“SO FAR AS THE FREE MOVEMENT OF WORKERS IS CONCERNED, IT IS ABUNDANTLY CLEAR THAT
THE COURT OF JUSTICE HAS HAD VERY LITTLE INFLUENCE ON THE DEVELOPMENT OF THE LAW.
THE KEY ENTITLEMENTS OF EU MIGRANT WORKERS, AND THEIR EXTENSIVE SCOPE, HAVE ALWAYS
BEEN CLEARLY ARTICULATED IN THE TREATIES AND THE SECONDARY LEGISLATION.”
CRITICALLY DISCUSS.
INTRODUCTION (TOTAL: 28 CASES; 11 ACT SECTIONS; 5 ACADEMICS)
- Disagree with the statement as it undermines the pivotal role that the court has played.
- No codified statutory definition – Article 45 TFEU does not define the term ‘worker’. Therefore, this was left for
the CJEU to decide.
- Court has been active: particularly in defining ‘worker’; non-discrimination; equal treatment; pre and post-
employment rights.
1. DEFINING THE CONCEPT OF WORKER (10 CASES; 1 ACT; 3 ACADEMICS)
- Hoekstra – worker is for the EU to define and not national law.
- Boukhalfa – all contractual relationships of employment must be entered into or must take effect within the
territory of the Union. It also holds that contractual relationships of employment must retain a sufficiently close
link with the union.
- Levin – the court adopted a broad definition of worker – ‘the concept of a worker defines the field of application
of one of the fundamental freedoms guaranteed by the treaty and, as such, may not be interpreted restrictively’
- Lawrie-Blum – provided a basic test for who qualifies as a worker: for a certain period of time a person performs
services for and under the direction of another person in return for which he receives remuneration.
- A) Services performed for and under the direction of another:
o Asscher – a director of a company would not be a worker as his activity is not carried out in the context of a
relationship of subordination.
- B) Remuneration for services performed:
o Steymann – meeting of material needs constituted renumeration;
o Bettray – as the work was a means of rehabilitation, he was not a worker under Article 45.
o Academic: Spaventa questions whether the difference in treatment was due to an additional ‘qualitative’
dimension, ‘so that less ‘attractive’ union citizens might enjoy, for that reason only, fewer rights than others’
o Academic: O’Brien contends that the court ‘circumvented its own reasoning’ because an ex drug addict is a
‘less attractive claimant’ than someone in a religious organisation.
- C) Activities genuine and effective
o Raulin – the work undertaken must not be ‘marginal and ancillary’
o Academic: O’Brien contends that this test is ‘disability blind’ as there is no recognition that what work is
genuine and effective may differ between different groups of people, and thus it means that those in
different circumstances are frequently inappropriately subjected to the same test.

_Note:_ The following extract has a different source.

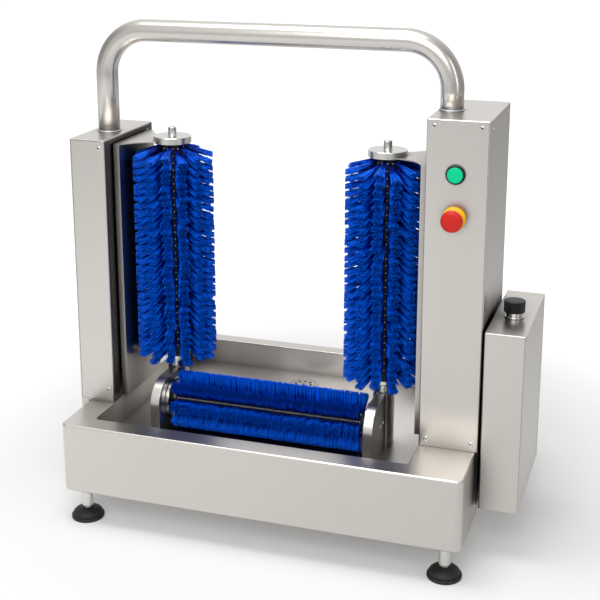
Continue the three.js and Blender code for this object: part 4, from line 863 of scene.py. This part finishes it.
def make_buttons():
    """Start button and emergency stop, turned from (radius, height) pairs in mm above the front cover."""
    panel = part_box("right_column_front_cover")[0].y - SEAM * MM
    start = mid("start_button_bezel")
    stop = mid("stop_collar")
    start_place = (start.x, panel, start.z)
    stop_place = (stop.x, panel, stop.z)
    bezel = [(13, -2), (15.2, -0.2), (15.5, 0.2), (15.5, 2.6), (15.3, 3.4), (14.7, 4.4), (14.1, 4.9),
             (13.5, 5), (13.0, 4.6), (12.9, 1), (6, 1), (6, -2)]
    add_piece("start_bezel", spun(closed(bezel), start_place, "FRONT"), black_plastic, "start_button_bezel")
    cap = [(0, 4.3), (12.5, 4.3), (12.5, 6.0), (12.3, 6.5), (11.8, 6.85), (10.8, 7), (0, 7)]
    add_piece("start_cap", spun(cap, start_place, "FRONT"), green_plastic, "start_button_cap")
    collar = [(7.4, -1), (18.7, -0.1), (19, 0.3), (19, 2.6), (18.6, 3.4), (16.6, 5.6), (14, 7.6), (11.4, 8.8),
              (10.4, 9), (7.4, 9)]
    add_piece("stop_yellow_collar", spun(closed(collar), stop_place, "FRONT"), yellow_plastic, "stop_collar")
    head = [(7.4, 13.3), (14.6, 13.3), (15.6, 13.9), (17.0, 17.0), (17.45, 18.4), (17.5, 20.0), (17.45, 22.6),
            (17.1, 24.2), (16.2, 25.8), (14.8, 26.9), (13, 27.6), (10, 28.1), (5, 28.3), (0, 28.3), (0, 21),
            (7.4, 21), (7.4, 13.3)]
    add_piece("stop_red_head", spun(head, stop_place, "FRONT"), red_plastic, "stop_head")


def make_tank_cap():
    """The fluted cap and the filler neck below it."""
    low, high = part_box("tank_cap")
    centre = (low + high) / 2
    bm = bmesh.new()
    made = bmesh.ops.create_cone(bm, cap_ends=True, segments=4 * CAP_FLUTES, radius1=CAP_RADIUS * MM,
                                 radius2=CAP_RADIUS * MM, depth=high.z - low.z)
    bmesh.ops.translate(bm, vec=centre, verts=made["verts"])
    for vert in bm.verts:
        offset = Vector((vert.co.x - centre.x, vert.co.y - centre.y, 0))
        if round(math.atan2(offset.y, offset.x) / (2 * math.pi) * 4 * CAP_FLUTES) % 4 == 0:
            vert.co -= offset.normalized() * FLUTE_DEPTH * MM
    rim = [edge for edge in bm.edges if edge.calc_face_angle(0) > FOLD_ANGLE]
    bevel(bm, rim, 1.0, 3)
    add_piece("tank_screw_cap", bm, black_plastic, "tank_cap")
    neck_low, neck_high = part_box("filler_neck")
    top = (neck_high.z - neck_low.z) / MM
    tank_top = (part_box("tank_body")[1].z - neck_low.z) / MM
    neck = [(11.5, 0), (13.5, 0), (13.5, tank_top + 0.3), (15.5, tank_top + 0.3), (15.5, tank_top + 2.1),
            (15.2, tank_top + 2.4), (13.5, tank_top + 2.4), (13.5, top - 0.4), (13.1, top), (11.5, top)]
    add_piece("neck", spun(closed(neck), (centre.x, centre.y, neck_low.z)), steel_turned, "filler_neck")


# Bristles
def tuft_mesh(kind, brush):
    """One tuft along +X from the core: thin three-sided filaments that fan out, cut to the brush's reach."""
    rng = random.Random(100 + kind)
    bm = bmesh.new()
    thick = FILAMENT * MM
    for _ in range(brush["filaments"]):
        turn = rng.uniform(0, 2 * math.pi)
        out = math.sqrt(rng.random())
        side, rise = out * math.cos(turn), out * math.sin(turn)
        start = Vector((0, side * brush["root"], rise * min(brush["root"], brush["along"])))
        across = side * brush["across"] + rng.gauss(0, 0.9)
        along = rise * brush["along"] + rng.gauss(0, 0.35)
        trim = math.sqrt(brush["reach"] ** 2 - across ** 2) * (1 - 0.05 * rng.random() ** 2)
        end = Vector((trim - brush["core"], across, along - brush["droop"]))
        reach = (end - start) * MM
        made = bmesh.ops.create_cone(bm, cap_ends=False, segments=3, radius1=thick, radius2=thick * 0.85,
                                     depth=reach.length)
        place = Matrix.Translation((start + end) / 2 * MM)
        lean = reach.to_track_quat("Z", "Y").to_matrix().to_4x4()
        spin = Matrix.Rotation(rng.uniform(0, math.pi), 4, "Z")
        bmesh.ops.transform(bm, matrix=place @ lean @ spin, verts=made["verts"])
    mesh = bpy.data.meshes.new(f"tuft_{kind}")
    bm.to_mesh(mesh)
    bm.free()
    return mesh


def brush_frame(node, brush):
    """Where a brush starts, how its axis lies, its length in metres and the pitch of its tufts."""
    low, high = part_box(node)
    centre = (low + high) / 2
    along_x = high.x - low.x > high.z - low.z
    length = (high.x - low.x) if along_x else (high.z - low.z)
    start = (low.x, centre.y, centre.z) if along_x else (centre.x, centre.y, low.z)
    turn = Matrix.Rotation(math.pi / 2, 4, "Y") if along_x else Matrix.Identity(4)
    edge = brush["root"] * MM
    lowest = edge + brush["droop"] * MM
    pitch = (length - edge - lowest) / (brush["tufts"] - 0.5)
    return Matrix.Translation(start) @ turn, length, pitch, lowest


def on_core(rise, angle, core, lean):
    """A place on a brush core: its height in metres, the angle round it, the core in mm, and its lean."""
    return (Matrix.Translation((0, 0, rise)) @ Matrix.Rotation(angle, 4, "Z")
            @ Matrix.Translation((core * MM, 0, 0)) @ Matrix.Rotation(lean, 4, "Y"))


def grow_bristles(name, node, brush, first_turn, material):
    """The tufts of a brush in two pieces, its even and its odd columns, half a pitch apart along the core."""
    base, length, pitch, lowest = brush_frame(node, brush)
    tufts = [tuft_mesh(kind, brush) for kind in range(TUFT_KINDS)]
    for half in (0, 1):
        rng = random.Random(len(name) + half)
        bm = bmesh.new()
        for column in range(half, brush["columns"], 2):
            angle = first_turn + column / brush["columns"] * 2 * math.pi
            for i in range(brush["tufts"]):
                rise = lowest + (i + half / 2) * pitch
                lean = rng.gauss(0, 0.03)
                if not brush["droop"]:
                    end = 2 * rise / length - 1
                    lean -= math.copysign(math.radians(END_FLARE) * abs(end) ** 24, end)
                place = on_core(rise, angle + rng.gauss(0, 0.025), brush["core"], lean)
                mesh = rng.choice(tufts)
                mesh.transform(place)
                bm.from_mesh(mesh)
                mesh.transform(place.inverted())
        # A leaning tuft is trimmed too, so that it turns clear of the guard channel
        for vert in bm.verts:
            over = math.hypot(vert.co.x, vert.co.y) / (brush["reach"] * MM)
            if over > 1:
                vert.co.x /= over
                vert.co.y /= over
        bmesh.ops.transform(bm, matrix=base, verts=bm.verts)
        if half:
            add_piece(f"{name}_odd", bm, material, body=nodes[node]["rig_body"])
        else:
            add_piece(f"{name}_even", bm, material, node)
    for mesh in tufts:
        bpy.data.meshes.remove(mesh)


def make_core(name, node, brush, first_turn):
    """The dark core that holds the roots, and the row of pale roots in each parting."""
    base, length, pitch, lowest = brush_frame(node, brush)
    end = length / MM
    core = brush["core"]
    bm = spun(closed(rounded([(8.3, 0), (core, 0), (core, end), (8.3, end)], 0.5)), (0, 0, 0), steps=48)
    bmesh.ops.transform(bm, matrix=base, verts=bm.verts)
    body = nodes[node]["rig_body"]
    add_piece(f"{name}_core", bm, core_plastic, body=body)
    dots = bmesh.new()
    for column in range(brush["columns"]):
        angle = first_turn + (column + 0.5) / brush["columns"] * 2 * math.pi
        for i in range(brush["tufts"]):
            place = on_core(lowest + (i + 0.25) * pitch, angle, core, math.pi / 2)
            made = bmesh.ops.create_cone(dots, cap_ends=True, segments=6, radius1=1.1 * MM, radius2=0.9 * MM,
                                         depth=2.4 * MM)
            bmesh.ops.transform(dots, matrix=place, verts=made["verts"])
    bmesh.ops.transform(dots, matrix=base, verts=dots.verts)
    add_piece(f"{name}_roots", dots, root_plastic, body=body)


def make_brushes():
    """Both side brushes and the sole brush. A parting lies half a column beside the first column."""
    for side, parting in PARTINGS.items():
        node = f"{side}_brush_bristles"
        material = make_bristle(f"bristle_{side}", mid(node), False, SIDE_BRUSH)
        turn = parting + math.pi / SIDE_BRUSH["columns"]
        grow_bristles(f"{side}_bristles", node, SIDE_BRUSH, turn, material)
        make_core(f"{side}_brush", node, SIDE_BRUSH, turn)
    node = "sole_brush_bristles"
    material = make_bristle("bristle_sole", mid(node), True, SOLE_BRUSH)
    grow_bristles("sole_bristles", node, SOLE_BRUSH, SOLE_TURN, material)
    make_core("sole_brush", node, SOLE_BRUSH, SOLE_TURN)


def finish_hidden_nodes():
    """Procedural finishes for the CAD pieces that stay as they are."""
    looks = {
        "left_brush_pulley": cast_metal, "right_brush_pulley": cast_metal, "motor_pulley": cast_metal,
        "motor_belt": rubber, "brush_belt": rubber, "sole_brush_axle": steel_polished,
        "sole_screw_gear": steel_polished, "right_screw_gear": steel_polished, "gearbox": cast_metal,
        "motor_output_shaft": steel_polished, "motor": cast_metal, "relay_box": grey_plastic,
        "stop_plunger": black_plastic, "start_contact_block": black_plastic,
        "stop_contact_block": black_plastic, "tank_cap_seal": rubber, "detergent_canister": grey_plastic,
        "dosing_pump": black_plastic,
    }
    for node, material in looks.items():
        mesh = nodes[node].data
        mesh.materials.clear()
        mesh.materials.append(material)


add_camera()
add_lights()
add_world()
add_floor()
make_base()
make_feet()
make_cabinets()
make_handle()
make_bearings_and_shafts()
make_stands()
make_screws()
make_buttons()
make_tank_cap()
make_brushes()
finish_hidden_nodes()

o Trojani – the national court must ascertain whether the activities are capable of being regarded as forming
part of a national labour market. It was left for national courts to decide whether the work is genuine and
effective.
o Part time workers
Levin – part time workers can qualify even if wages fall below national subsistence level.
Kempf – part time workers can qualify even if Cl must supplement their income from public/private
funds.
Raulin – part time workers can qualify even if the number of hours worked is incredibly small.
o Academic: Although it looks like the court have really broadened the definition of workers here, O’Brien
comments that MS exploit this at administrative level, and they are not applying the rules as the CJEU is. For
instance, she reports that the UK have a minimum wage per week of £150, and so people who earn less than
this, whilst are technically workers, do not fall within the scope of the definition of EU migrant worker.